Two innocent bystanders shot in what police describe as gang-related shooting.

Police are questioning several people after a shooting inside a Bronx emergency waiting room that left a nurse and a security guard wounded.     

Police say the shooting Wednesday night at the Bronx Lebanon Hospital was gang-related and the intended target a patient in the emergency room.     

Two men -- a 49-year-old security guard and a 37-year-old nurse -- were treated for non-life threatening injuries. They were listed in stable condition.     

The victims were innocent bystanders in a violent scuffle that broke out in the emergency room at about 7:30 p.m., officials said.

Witness Cecilia Belle-Singleton was inside the emergency room getting treated for a hand injury when she saw a man in need of stitches talking about a fight he'd gotten into earlier in the day.

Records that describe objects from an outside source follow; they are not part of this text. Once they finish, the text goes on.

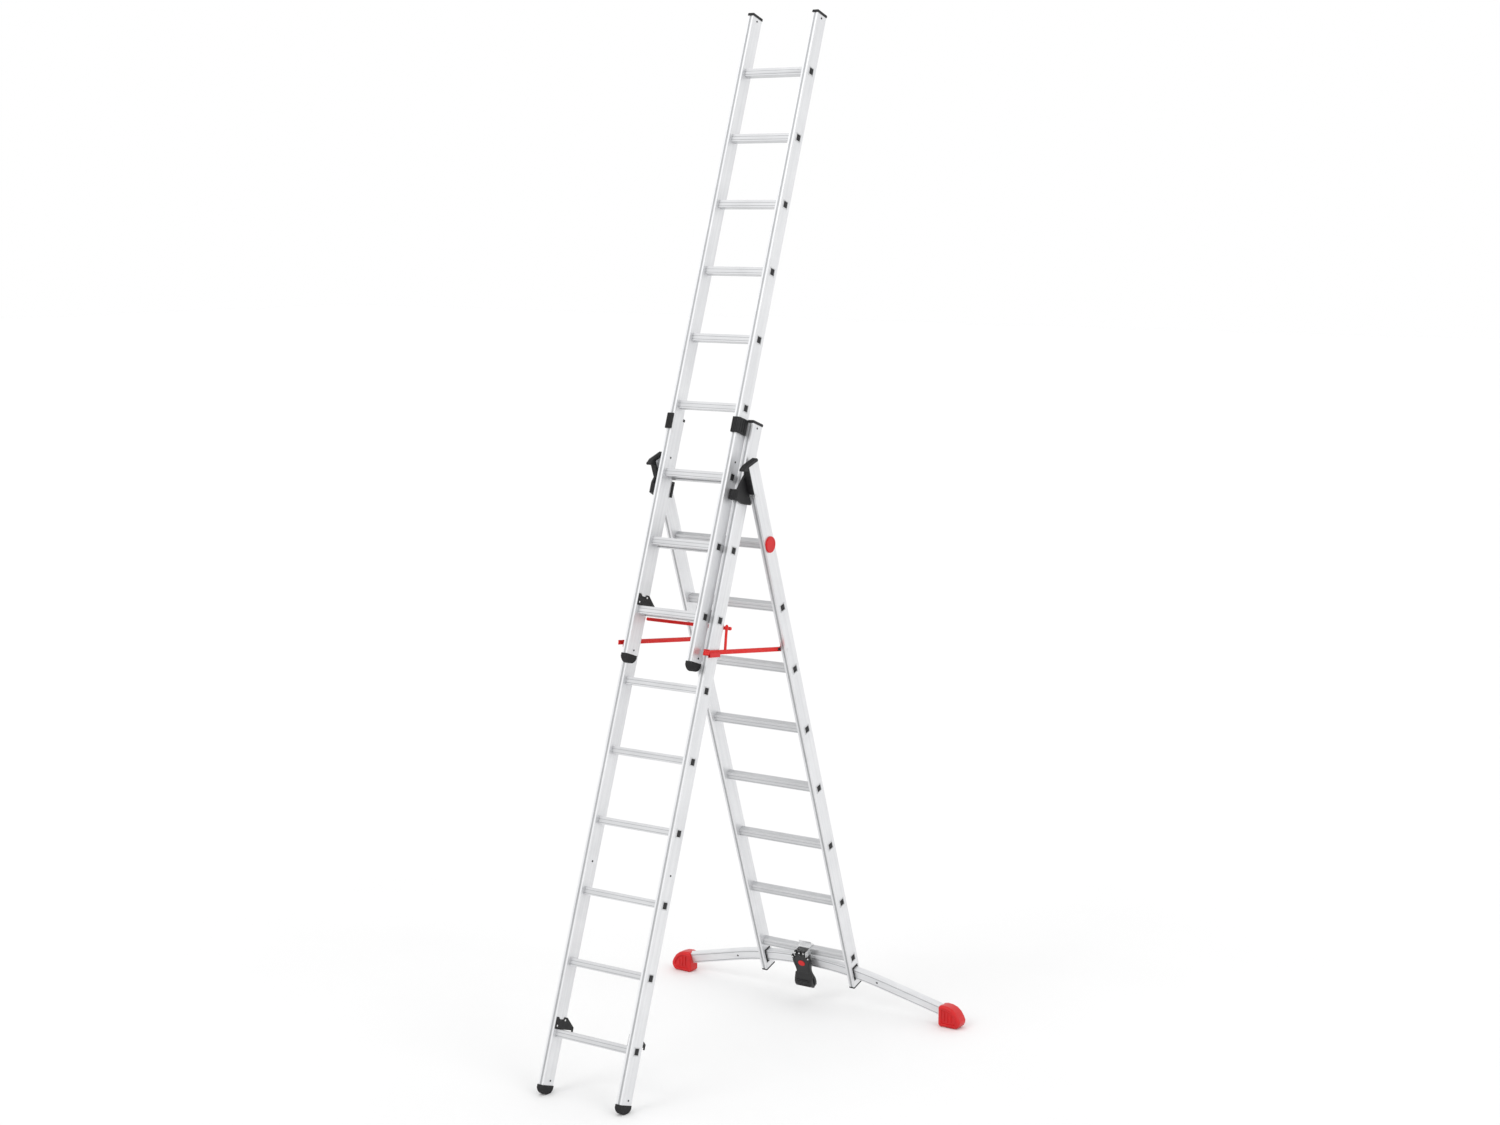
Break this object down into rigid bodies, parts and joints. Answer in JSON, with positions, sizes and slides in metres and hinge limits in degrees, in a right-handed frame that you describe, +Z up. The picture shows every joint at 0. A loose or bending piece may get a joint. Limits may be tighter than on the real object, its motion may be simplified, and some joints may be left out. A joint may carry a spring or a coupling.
{
  "type": "extension ladder",
  "caption": "Aluminium combination extension ladder standing as a braced A-frame, with a raised upper section, red spreader and curved stabiliser bar.",
  "frame": {"origin": "on the floor, midway across the width and midway between front and rear extremes", "axes": "+X across the ladder to the climber's right, +Y from the climbing side to the prop side, +Z up"},
  "size_m": [1.496, 1.6706, 4.199],
  "materials": {
    "aluminium": "mill-finish extruded aluminium, fine lengthwise grain",
    "black_rubber": "moulded rubber, matt",
    "black_plastic": "moulded nylon, fine texture",
    "black_steel": "powder-coated steel",
    "red_plastic": "moulded plastic, satin",
    "red_steel": "powder-coated steel",
    "bright_steel": "zinc-plated steel"
  },
  "bodies": {
    "lower_section": {"lower_stile_left": "aluminium", "lower_stile_right": "aluminium", "lower_rung_1": "aluminium", "lower_rung_2": "aluminium", "lower_rung_3": "aluminium", "lower_rung_4": "aluminium", "lower_rung_5": "aluminium", "lower_rung_6": "aluminium", "lower_rung_7": "aluminium", "lower_rung_8": "aluminium", "lower_rung_9": "aluminium", "lower_foot_left": "black_rubber", "lower_foot_right": "black_rubber", "lower_top_caps": "black_plastic", "guide_left": "black_plastic", "guide_right": "black_plastic", "lower_hook_left": "black_steel", "lower_hook_right": "black_steel", "hinge_collar_left": "black_plastic", "hinge_collar_right": "black_plastic", "spreader_catches": "red_plastic", "lower_rivets": "bright_steel"},
    "upper_section": {"upper_stile_left": "aluminium", "upper_stile_right": "aluminium", "upper_rung_1": "aluminium", "upper_rung_2": "aluminium", "upper_rung_3": "aluminium", "upper_rung_4": "aluminium", "upper_rung_5": "aluminium", "upper_rung_6": "aluminium", "upper_rung_7": "aluminium", "upper_rung_8": "aluminium", "upper_rung_9": "aluminium", "upper_feet": "black_rubber", "upper_top_caps": "black_plastic", "upper_hook_left": "black_steel", "upper_hook_right": "black_steel", "upper_rivets": "bright_steel"},
    "rear_section": {"rear_stile_left": "aluminium", "rear_stile_right": "aluminium", "rear_rung_1": "aluminium", "rear_rung_2": "aluminium", "rear_rung_3": "aluminium", "rear_rung_4": "aluminium", "rear_rung_5": "aluminium", "rear_rung_6": "aluminium", "rear_rung_7": "aluminium", "rear_rung_8": "aluminium", "rear_top_caps": "black_plastic", "rear_end_caps": "black_plastic", "slot_liners": "black_plastic", "badge": "red_plastic", "pivot_pins": "bright_steel", "pedal_saddle": "bright_steel"},
    "spreader_rail": {"spreader_crossbar": "red_steel"},
    "spreader_arms": {"spreader_bar_left": "red_steel", "spreader_bar_right": "red_steel"},
    "stabiliser": {"stabiliser_bar": "aluminium", "stabiliser_feet": "red_plastic"},
    "pedal": {"foot_pedal": "black_plastic"}
  },
  "joints": [
    {"name": "upper_slide", "type": "slide", "parent": "lower_section", "child": "upper_section", "axis": [0, 0.3247, 0.9458], "range_m": [-1.68, 0]},
    {"name": "rear_fold", "type": "hinge", "parent": "lower_section", "child": "rear_section", "pos_m": [0, 0.00413, 2.28653], "axis": [-1, 0, 0], "range_deg": [0, 36]},
    {"name": "spreader_rise", "type": "slide", "parent": "lower_section", "child": "spreader_rail", "axis": [0, 0.3355, 0.942], "range_m": [0, 0.246]},
    {"name": "spreader_turn", "type": "hinge", "parent": "spreader_rail", "child": "spreader_arms", "pos_m": [0, -0.14923, 1.78373], "axis": [-1, 0, 0], "range_deg": [0, 87.01]},
    {"name": "stabiliser_rock", "type": "hinge", "parent": "rear_section", "child": "stabiliser", "pos_m": [0, 1.2454, -1.21401], "axis": [0, 0.9449, 0.3272], "range_deg": [-5, 5]},
    {"name": "pedal_press", "type": "hinge", "parent": "rear_section", "child": "pedal", "pos_m": [0, 0.70192, 0.2201], "axis": [1, 0, 0], "range_deg": [0, 10], "stiffness_Nm_per_rad": 4, "springref_deg": -11.46}
  ],
  "couplings": [
    {"joint": "spreader_rise", "follows": "rear_fold", "m_per_rad": 0.39139},
    {"joint": "spreader_turn", "follows": "rear_fold", "ratio": 2.4167}
  ]
}
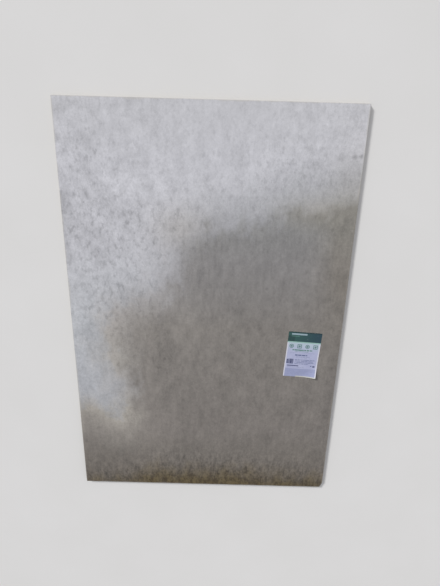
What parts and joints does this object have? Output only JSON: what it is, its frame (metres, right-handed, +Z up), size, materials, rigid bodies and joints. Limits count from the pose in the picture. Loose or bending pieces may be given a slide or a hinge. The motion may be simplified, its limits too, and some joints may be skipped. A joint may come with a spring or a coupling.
{
  "type": "fiber cement backer board",
  "caption": "Rectangular fiber cement sheet lying flat, face up, with square cut edges, one knocked corner, damp and soiled foot, and a paper label with a peeled corner.",
  "frame": {"origin": "middle of the sheet's back, on the floor it lies on", "axes": "+X across the sheet to the side nearest the label, +Y along its length from the soiled foot to the dry head, +Z up out of the face"},
  "size_m": [0.8, 1.2, 0.0208],
  "materials": {
    "fiber_cement": "matt, dry and pale at the head, darkened by damp towards the foot",
    "label_paper": "coated adhesive paper with a dark green band across its head"
  },
  "bodies": {
    "root": {"board": "fiber_cement", "label": "label_paper"}
  },
  "joints": []
}
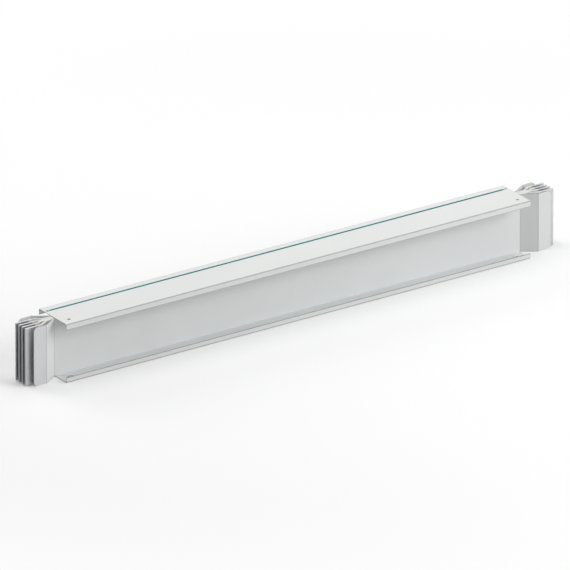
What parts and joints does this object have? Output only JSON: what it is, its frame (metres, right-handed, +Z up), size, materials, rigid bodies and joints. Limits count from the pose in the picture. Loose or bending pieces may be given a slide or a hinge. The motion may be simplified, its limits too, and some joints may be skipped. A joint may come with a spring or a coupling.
{
  "type": "busway section",
  "caption": "Straight length of sandwich busway: coated flat bars between side plates under channel covers, with both ends flared for joints.",
  "frame": {"origin": "middle of the bottom cover's underside", "axes": "+X along the length, -Y the front, +Z up from the bottom cover to the top cover"},
  "size_m": [1.82, 0.14, 0.18],
  "materials": {
    "cover_paint": "fine-textured pale powder coat on sheet steel",
    "side_plate_paint": "fine-textured pale powder coat on sheet steel",
    "bar_metal": "matt tin plating with faint rolling lines",
    "bar_insulation": "satin milky insulating film",
    "marking_line": "thin teal marking line"
  },
  "bodies": {
    "root": {"top_cover": "cover_paint", "bottom_cover": "cover_paint", "side_plate_front": "side_plate_paint", "side_plate_back": "side_plate_paint", "bar_1": "bar_metal", "insulation_1": "bar_insulation", "bar_2": "bar_metal", "insulation_2": "bar_insulation", "bar_3": "bar_metal", "insulation_3": "bar_insulation", "bar_4": "bar_metal", "insulation_4": "bar_insulation"}
  },
  "joints": []
}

She told NBC New York the man spotted his attackers in the emergency room and called his own family for backup.

"Some lady told me they started fighting over there by the bathroom," said Belle-Singleton. "Next thing you know, you hear four shots: 'pop pop pop pop.'"

"You had everybody running with their kids," Belle-Singleton said. "Adults with baby strollers running back there where the doctor's office is."

The victims were not badly injured: the 37-year-old nurse was grazed in the shoulder, and a 42-year-old security guard was grazed in the groin. They were both being treated.

The gunman and the groups involved in the fight were not shot, and they ran off before police could catch them, but there were several people in handcuffs at the scene.

"This is a place you come to get cured," said Artavia Walston, a friend of a patient at the hospital. "You don't come here and expect to get shot."

"It disgusts me. It is actually the worst that I could ever thought of bringing my child to the hospital," said Nicole Nixon, the mother of another patient. "I normally don't come to this hospital, but this has really set in my mind that I will not be coming back to Bronx Lebanon Hospital."

When asked how the gun got into the emergency room, hospital spokesman Errol Schneer said, "The gun did not get in the ER, it was in the waiting area. Our understanding is it was a concealed weapon, and luckily, we have an excellent security system in place that was able to address the problem very quickly."